In 2012, Angel tax was introduced with the primary objective to arrest money laundering via small companies. While our government relaxed several norms in February 2019, it has ensured that monies raised by small companies are not disguised or misused. However, Indian start-ups still won’t have it as easy as their peers in Silicon Valley or Singapore. The government has made the following changes:
A company will be considered a start-up for its first 10 years from the date of its registration. Earlier, this was set at 7 years. This allows the start-up to get an exemption from the income tax laws for an additional 3 years.
The entity will remain a start-up if it does not experience a turnover of more than ₹100 crore in any of the financial years, which earlier was set Rs 25 crore.

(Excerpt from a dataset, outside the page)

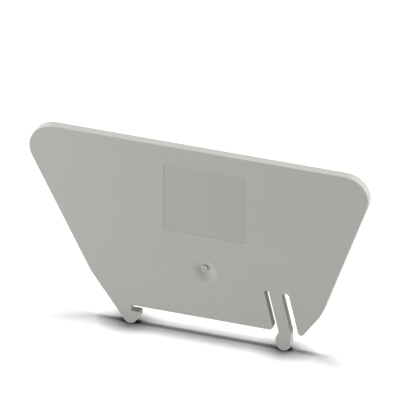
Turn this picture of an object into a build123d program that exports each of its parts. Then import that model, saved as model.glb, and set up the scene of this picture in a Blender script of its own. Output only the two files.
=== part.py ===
from build123d import *
import os
from math import cos, radians, sin, tan

# End cover for terminal blocks on a 35 mm mounting rail, moulded in one piece.
# Millimetres. X runs along the cover, +Z is up and the show face looks along -Y.
# The origin is on the edge that sits on the rail, in the middle of the rail and of the plate.

# Rail that the feet grip
rail_width = 35.0
rail_play = 0.15  # between the rail's edge and the latch
rail_lip_room = 1.5  # height of the pocket that the rail's fixed edge slides into

# Plate
plate_thickness = 2.0
height_over_rail = 43.8
foot_reach = 4.85  # both feet, below the rail seat
left_overhang = 9.5  # from the rail's edge out to the bend in the side edge
right_overhang = 10.34
left_bend_height = 7.25
right_bend_height = 6.2
left_lean = 26.35  # side edges above the bends, in degrees from upright
right_lean = 19.1
foot_flare = 35.0  # side edges below the bends
left_corner_radius = 5.9
right_corner_radius = 5.6
bend_radius = 12.0
seat_corner_radius = 0.8
foot_tip_radius = 0.75

# Fixed hook
hook_catch = 2.25  # how far the hook reaches under the rail
hook_nose_height = 1.3
hook_underside_lean = 40.0
hook_corner_radius = 0.3
pocket_corner_radius = 0.2

# Spring latch between its two slots
latch_lean = 13.1
latch_width = 2.85
latch_height = 10.25  # top of both slots over the rail seat
inner_slot_width = 1.1
outer_slot_width = 1.75
slot_rounding = 0.45  # radius of both corners at a slot's top, as a share of its width
toe_radius = 1.8
ramp_start = 0.5  # the ramp that draws the rail up begins this far below the seat
ramp_height = 1.15
ramp_corner_radius = 0.3
notch_radius = 0.15
heel_radius = 3.0

# Rounded front edges. The rear edges are sharp, because the mould parts there.
front_edge_radius = 0.1

# Sunken label field, left blank
label_width = 19.38
label_height = 17.15
label_depth = 0.09
label_x = 0.09
label_top_margin = 4.925  # from the field up to the top edge
label_corner_radius = 0.25
label_edge_radius = 0.03

# Shallow dish that keeps the gate mark below the face
dish_radius = 2.95
dish_floor_radius = 0.9
dish_depth = 0.7
dish_x = 0.1
dish_gap = 6.425  # between the label field and the dish
gate_offset = 1.05  # the gate is this far above the middle of the dish
gate_base_radius = 1.0
gate_tip_radius = 0.55
gate_height = 0.6
gate_root_depth = 0.1  # below the middle of the dish
gate_pit_radius = 0.3
gate_pit_depth = 0.2

# Marks of the ejector pins on the rear face
ejector_radius = 2.0
ejector_depth = 0.1
ejector_margin = 8.0  # from the top edge and from the corners of the top row
ejector_foot_height = 6.0

front = -plate_thickness / 2
rail_left = -rail_width / 2
rail_right = rail_width / 2


def lean_out(start, height, lean):
    """Point at a height on an edge through start that leans to the right by lean degrees."""
    return (start[0] + (height - start[1]) * tan(radians(lean)), height)


def meet(first, first_lean, second, second_lean):
    """Point where two leaning edges cross."""
    a, b = tan(radians(first_lean)), tan(radians(second_lean))
    height = (second[0] - first[0] + a * first[1] - b * second[1]) / (a - b)
    return lean_out(first, height, first_lean)


# Side edges
left_bend = (rail_left - left_overhang, left_bend_height)
right_bend = (rail_right + right_overhang, right_bend_height)
top_left = lean_out(left_bend, height_over_rail, -left_lean)
top_right = lean_out(right_bend, height_over_rail, right_lean)

# Hook, whose round toe reaches down as far as the latch
pocket_top = (rail_left, 0)
pocket_floor = (rail_left, -rail_lip_room)
hook_top = (rail_left + hook_catch, -rail_lip_room)
hook_chin = (hook_top[0], -rail_lip_room - hook_nose_height)
hook_point = meet(left_bend, -foot_flare, hook_chin, hook_underside_lean)
hook_half_angle = radians(foot_flare + hook_underside_lean) / 2
hook_tilt = radians(hook_underside_lean - foot_flare) / 2
hook_toe_radius = -(foot_reach + hook_point[1]) / (cos(hook_tilt) / sin(hook_half_angle) - 1)

# Latch and slots, measured along the rail seat
slant = 1 / cos(radians(latch_lean))
latch_inner = (rail_right + rail_play, 0)
latch_outer = (latch_inner[0] + latch_width * slant, 0)
inner_slot_wall = (latch_inner[0] - inner_slot_width * slant, 0)
outer_slot_wall = (latch_outer[0] + outer_slot_width * slant, 0)
foot_point = meet(outer_slot_wall, -latch_lean, right_bend, foot_flare)
toe_centre = (latch_outer[0] - toe_radius, -foot_reach + toe_radius)
toe_outer = (latch_outer[0], toe_centre[1])
toe_inner = (toe_centre[0] - toe_radius, toe_centre[1])
ramp_top = lean_out(latch_inner, -ramp_start, -latch_lean)
ramp_foot = (toe_inner[0], -ramp_start - ramp_height)

# Label field, dish and gate mark, measured from the top edge
label_z = height_over_rail - label_top_margin - label_height / 2
dish_z = label_z - label_height / 2 - dish_gap - dish_radius
gate_z = dish_z + gate_offset
gate_root = front + dish_depth + gate_root_depth
gate_tip = front + dish_depth - gate_height

# Ejector marks: three along the top, one over each foot
ejector_row = height_over_rail - ejector_margin
ejector_places = [
    (top_left[0] + left_corner_radius + ejector_margin, ejector_row),
    (0, ejector_row),
    (top_right[0] - right_corner_radius - ejector_margin, ejector_row),
    (rail_left, ejector_foot_height),
    (rail_right - ejector_margin, ejector_foot_height),
]


def slot_top(wall):
    return lean_out(wall, latch_height, -latch_lean)


# Corners with their radii, from the latch's toe anticlockwise round the cover and back to the toe
corners = [
    (latch_outer, heel_radius),
    (slot_top(latch_outer), outer_slot_width * slot_rounding),
    (slot_top(outer_slot_wall), outer_slot_width * slot_rounding),
    (foot_point, foot_tip_radius),
    (right_bend, bend_radius),
    (top_right, right_corner_radius),
    (top_left, left_corner_radius),
    (left_bend, bend_radius),
    (hook_point, hook_toe_radius),
    (hook_chin, hook_corner_radius),
    (hook_top, hook_corner_radius),
    (pocket_floor, pocket_corner_radius),
    (pocket_top, pocket_corner_radius),
    (inner_slot_wall, seat_corner_radius),
    (slot_top(inner_slot_wall), inner_slot_width * slot_rounding),
    (slot_top(latch_inner), inner_slot_width * slot_rounding),
    (ramp_top, notch_radius),
    (ramp_foot, ramp_corner_radius),
]


with BuildPart() as end_cover:
    with BuildSketch(Plane.XZ.offset(plate_thickness / 2)) as profile:
        with BuildLine() as outline:
            FilletPolyline(
                toe_outer,
                *[point for point, radius in corners],
                toe_inner,
                radius=[radius for point, radius in corners],
            )
            CenterArc(toe_centre, toe_radius, 180, 180)
        make_face()
    extrude(amount=-plate_thickness)

    # Front edges
    show_face = end_cover.faces().filter_by(Axis.Y).sort_by(Axis.Y)[0]
    fillet(show_face.outer_wire().edges(), front_edge_radius)

    # Label field
    with BuildSketch(Plane.XZ.offset(plate_thickness / 2)) as label_field:
        with Locations((label_x, label_z)):
            RectangleRounded(label_width, label_height, label_corner_radius)
    extrude(amount=-label_depth, mode=Mode.SUBTRACT)
    label_rim = end_cover.faces().filter_by(Axis.Y).sort_by(Axis.Y)[0].inner_wires().edges()
    fillet(label_rim, label_edge_radius)

    # Dish, turned about an axis square to the plate
    with BuildSketch(Plane.XY.offset(dish_z)) as dish_section:
        with BuildLine() as dish_outline:
            Polyline(
                (dish_x, front + dish_depth),
                (dish_x + dish_floor_radius, front + dish_depth),
                (dish_x + dish_radius, front),
                (dish_x, front),
                close=True,
            )
        make_face()
    revolve(axis=Axis((dish_x, 0, dish_z), (0, 1, 0)), mode=Mode.SUBTRACT)

    # Gate mark, a stub broken off at the runner with a pit in its tip
    with BuildSketch(Plane.XY.offset(gate_z)) as gate_section:
        with BuildLine() as gate_outline:
            Polyline(
                (dish_x, gate_root),
                (dish_x + gate_base_radius, gate_root),
                (dish_x + gate_tip_radius, gate_tip),
                (dish_x + gate_pit_radius, gate_tip),
                (dish_x, gate_tip + gate_pit_depth),
                close=True,
            )
        make_face()
    revolve(axis=Axis((dish_x, 0, gate_z), (0, 1, 0)))

    # Ejector marks
    with BuildSketch(Plane.XZ.offset(-plate_thickness / 2)) as ejector_marks:
        with Locations(*ejector_places):
            Circle(ejector_radius)
    extrude(amount=ejector_depth, mode=Mode.SUBTRACT)

end_cover.part.label = "end_cover"

os.makedirs("parts", exist_ok=True)
export_step(end_cover.part, "parts/end_cover.step")
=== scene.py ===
import math

import bpy
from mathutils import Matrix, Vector


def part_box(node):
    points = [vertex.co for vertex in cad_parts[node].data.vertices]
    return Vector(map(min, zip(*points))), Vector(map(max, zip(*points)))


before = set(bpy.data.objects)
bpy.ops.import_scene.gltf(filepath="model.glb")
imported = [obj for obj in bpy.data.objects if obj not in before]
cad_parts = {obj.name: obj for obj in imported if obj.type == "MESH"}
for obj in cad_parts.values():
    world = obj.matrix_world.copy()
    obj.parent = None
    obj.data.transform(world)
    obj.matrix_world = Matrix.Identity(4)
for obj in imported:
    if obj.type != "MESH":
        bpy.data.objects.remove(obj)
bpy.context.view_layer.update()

# The cover stands on its two feet, and its show face looks along -Y
MM = 0.001
FLOOR_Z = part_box("end_cover")[0].z
COVER_MIDDLE = (0, 0, 0.02)

# Sunken label field: its middle, and half its sides, a hair inside its walls
LABEL_X, LABEL_Z = 0.09 * MM, 30.3 * MM
LABEL_HALF_WIDTH, LABEL_HALF_HEIGHT = 9.68 * MM, 8.56 * MM

# Sizes in the plastic. The real grain is about 0.08 mm across, and it is drawn coarser so that it shows.
CLOUD_SIZE = 12 * MM
GRAIN_SIZE = 0.35 * MM
GRAIN_DEPTH = 0.01 * MM

# Colours, as they are seen in daylight. The field's tone multiplies the grey.
GREY = "#ABACA7"
GREY_SHADE = "#A6A8A2"
FIELD_TONE = "#F9F9F9"
PAPER_WHITE = "#F2F2F2"
PAPER_GREY = "#B8B8B8"
FULL_WHITE = (1, 1, 1, 1)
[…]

This amendment encourages and accelerates growth in small companies;
The income-tax department issued a notice of exempting start-ups from angel tax, provided they fulfilled certain conditions.
Further, some conditions that qualify a company for exemption from angel tax are:
Post issuance of shares, the paid-up capital and the share premium of a start-up must not exceed Rs 10 crore
A start-up cannot estimate the market value on their own but seek the help of certified merchant bankers
This clarification would help avoid potentially significant tax challenges faced by start-ups and allow them to focus on their core activities such as innovation, development, scalability of business and improvement of products and services.
What is your idea behind starting this legal firm?
In a country, riddled by its own socio-economic injustices, becoming a lawyer is often a onerous task with multiple responsibilities. However, I always had a knack for problem solving and helping others navigate through rough waters. This natural tendency drove me to the world of law and there hasn't been a dull day yet.
After working with law firms and corporate entities, my law school friend and I decided to establish a firm, which is now known as “KS Legal & Associates.” We were in our mid-twenties, possessed raw idealism to bring change in the society and accelerated in that direction with an unflagging spirit and dynamism.
In our 6-year stint as a law firm, we have completed over 300 litigation filings and numerous merger and acquisition (M&A) and private equity transactions. The success of our firm largely goes to its people. This can happen only if you constantly communicate with all your partners so that they are aligned with the goal, strategy and vision of the firm via partner meetings, calls, weekly newsletters and daily emails. Some would call it excessive communication, but we believe internal communication and atmosphere of your workplace is vital for the health of your firm and its employees.
How start-ups should deal with legal compliance without burning much cash?
Compliance comes with a cost. Companies often struggle to strike a balance to fund their compliance initiative, and don’t want to do so at the expense of sales. The good news is that the two are not mutually exclusive.
Firstly, it is wise to invest in the Compliance department. Though it may sound counter-intuitive at first, you should deploy professionals with specialised knowledge in the domain. This will eventually reduce your compliance costs in the long run by allocating budget to your compliance program now.
Further, when setting up new policies and procedures for your company, one of the best things you can do is to have a Forward-Looking approach i.e. where you see your company in the next 5 or 10 years and assess whether your current controls would suffice in that environment. This tip is analogous to the old adage which states, “dress for the job you want, not the job you have.” Also, it’s a lot cheaper to implement changes before they’re needed than to have to go back and fix violations and address issues after the fact.
Finally, one of the most effective ways to reduce your compliance expense is to implement technology solutions that can automate processes and workflows. While technology comes with its own expense, the potential benefits generally far outweigh the costs.
Snapshot on how to future-proof compliance:
Well-articulated compliance culture
Embedded in strategic planning and other processes
Forward-looking model—be preventive instead of reactive
Data-driven, backed by data science and technology
Documented decision-making processes and outcomes
What is your turnover and expansion plan?
Two law school buddies, in their mid-twenties, without connections or family members to lean on to acquire legal business experience had formed a law firm. We struggled in the first few years in private practice – both personally and professionally.
The firm commenced operations with a focus on real estate and commercial matters. Over time, our partners, along with a young, dynamic army of lawyers practising in over 5 locations throughout India have established ourselves as one of the fastest-growing law firms in the Insolvency, Banking and Finance practice area. Due to our established credibility and entrenchment with clients, existing clients and new have started approaching us for practice areas other than those we were previously known for. Today, there is no sector where we do not have a team or active client relationship.
It reminds me of a quote by Mahatma Gandhi, “First they ignore you, then they laugh at you, then they fight you, then you win.” In our early days at KS Legal, nobody paid attention to us, they scoffed at our approach and strategy, then they realised that we were winning. We still are and will continue this streak in future!